The advanced technology we use today is mostly created and run by software. Farming tools, communication devices, transportation, scientific research, weapons, etc., they all have software controlling most stages in their processes. So the purpose of software, as the tool that it is, is to operate other tools, which in turn will serve us in solving specific domain problems.
Software development became such a big deal in our society, that ever more people are doing it and want to do it. Unfortunately, a lot of software developers (and dare I say the majority) make software development a purpose in itself, not giving the actual domain problem too much thought (or not at all in many cases). This doesn’t make any sense. How can you know your tool is actually helping?

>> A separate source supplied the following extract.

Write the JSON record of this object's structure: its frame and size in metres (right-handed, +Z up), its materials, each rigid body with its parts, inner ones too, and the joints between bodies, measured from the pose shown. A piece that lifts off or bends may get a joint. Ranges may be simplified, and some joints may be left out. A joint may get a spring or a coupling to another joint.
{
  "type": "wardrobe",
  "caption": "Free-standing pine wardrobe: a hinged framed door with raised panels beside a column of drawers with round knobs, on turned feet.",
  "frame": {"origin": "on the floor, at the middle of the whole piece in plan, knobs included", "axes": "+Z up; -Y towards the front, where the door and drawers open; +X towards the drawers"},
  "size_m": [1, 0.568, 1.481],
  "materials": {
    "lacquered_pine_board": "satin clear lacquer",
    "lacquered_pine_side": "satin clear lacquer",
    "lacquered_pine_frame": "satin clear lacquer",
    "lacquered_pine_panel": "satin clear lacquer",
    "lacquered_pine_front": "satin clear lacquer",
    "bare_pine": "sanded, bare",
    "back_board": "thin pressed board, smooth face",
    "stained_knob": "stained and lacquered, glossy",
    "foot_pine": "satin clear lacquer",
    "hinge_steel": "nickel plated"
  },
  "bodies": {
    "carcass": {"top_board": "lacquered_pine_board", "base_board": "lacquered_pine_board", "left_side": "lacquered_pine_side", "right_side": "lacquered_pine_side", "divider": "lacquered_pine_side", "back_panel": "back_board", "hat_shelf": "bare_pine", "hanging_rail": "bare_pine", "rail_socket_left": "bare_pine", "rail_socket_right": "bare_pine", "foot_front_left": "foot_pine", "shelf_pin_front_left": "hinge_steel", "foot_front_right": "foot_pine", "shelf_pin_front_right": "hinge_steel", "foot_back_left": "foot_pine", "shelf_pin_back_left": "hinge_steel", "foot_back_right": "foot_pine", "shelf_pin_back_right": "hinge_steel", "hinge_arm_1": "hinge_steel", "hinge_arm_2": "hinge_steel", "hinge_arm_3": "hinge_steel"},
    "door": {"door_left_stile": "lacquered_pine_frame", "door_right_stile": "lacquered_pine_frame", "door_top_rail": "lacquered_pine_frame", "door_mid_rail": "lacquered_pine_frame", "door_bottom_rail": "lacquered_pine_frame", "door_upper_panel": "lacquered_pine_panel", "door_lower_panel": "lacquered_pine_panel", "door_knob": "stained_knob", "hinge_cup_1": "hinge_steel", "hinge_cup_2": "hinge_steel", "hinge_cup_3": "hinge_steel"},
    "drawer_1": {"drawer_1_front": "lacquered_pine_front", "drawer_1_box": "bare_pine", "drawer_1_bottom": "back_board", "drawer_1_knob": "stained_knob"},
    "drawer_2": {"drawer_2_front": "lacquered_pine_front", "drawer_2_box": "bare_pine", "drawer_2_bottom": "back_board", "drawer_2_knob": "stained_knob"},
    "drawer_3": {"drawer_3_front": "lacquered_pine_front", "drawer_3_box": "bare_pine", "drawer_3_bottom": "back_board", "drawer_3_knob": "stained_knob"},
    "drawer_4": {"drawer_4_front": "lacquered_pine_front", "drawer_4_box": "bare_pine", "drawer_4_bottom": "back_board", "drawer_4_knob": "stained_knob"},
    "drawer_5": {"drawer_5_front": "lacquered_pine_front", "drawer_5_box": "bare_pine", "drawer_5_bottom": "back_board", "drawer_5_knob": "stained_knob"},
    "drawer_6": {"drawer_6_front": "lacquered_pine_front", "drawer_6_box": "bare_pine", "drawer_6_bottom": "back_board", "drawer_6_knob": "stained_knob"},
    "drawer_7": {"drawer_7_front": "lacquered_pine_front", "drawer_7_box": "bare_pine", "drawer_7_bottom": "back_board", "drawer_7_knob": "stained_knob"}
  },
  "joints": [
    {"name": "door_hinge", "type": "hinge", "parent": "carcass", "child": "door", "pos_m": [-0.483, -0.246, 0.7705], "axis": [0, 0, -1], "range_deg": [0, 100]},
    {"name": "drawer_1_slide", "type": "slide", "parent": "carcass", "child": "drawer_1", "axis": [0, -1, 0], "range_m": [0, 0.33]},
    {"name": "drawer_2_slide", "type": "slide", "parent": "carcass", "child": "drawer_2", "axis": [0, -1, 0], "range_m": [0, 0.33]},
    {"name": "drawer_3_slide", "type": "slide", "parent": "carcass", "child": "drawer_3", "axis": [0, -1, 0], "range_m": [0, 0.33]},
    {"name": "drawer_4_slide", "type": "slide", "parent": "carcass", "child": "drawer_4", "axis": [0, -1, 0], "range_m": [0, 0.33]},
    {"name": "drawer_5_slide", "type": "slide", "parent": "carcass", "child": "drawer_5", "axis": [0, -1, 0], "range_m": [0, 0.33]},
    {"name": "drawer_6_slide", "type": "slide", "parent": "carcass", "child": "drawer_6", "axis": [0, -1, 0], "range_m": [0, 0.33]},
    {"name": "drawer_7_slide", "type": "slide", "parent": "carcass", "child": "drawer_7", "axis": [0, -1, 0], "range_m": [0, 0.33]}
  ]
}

Some might argue that software can be broken down into components, which can be independently built and then integrated at the end. Somewhat similar to a car factory. I understand the need for this mindset: it makes reasoning about things, easier. However, because of the “soft” nature of software, it is orders of magnitude easier to customize and change it than it is for car parts. This is actually the reality of software development: constant change. Still, it seems like most of the time, we build software systems that are difficult to change and maintain. Attempts have been made, to change this (e.g. XP, agile, lean, etc.), but somehow we took those ideas and turned them on their head until we ended up where we started, software difficult to change and maintain.

It’s difficult to see software as merely a tool, when there are countless hours being spent just to learn a particular programming language or operating system. There are egos at stake, personal targets, preferences. Social aspects basically. I don’t doubt similar things happen in other industries as well, but the nature of software integrates better with our capabilities. This has been observed quite some time ago already (Conway’s law).

We need to find better ways of creating and using this tool, because, let’s not forget it’s just a tool and it’s meant to make our lives better.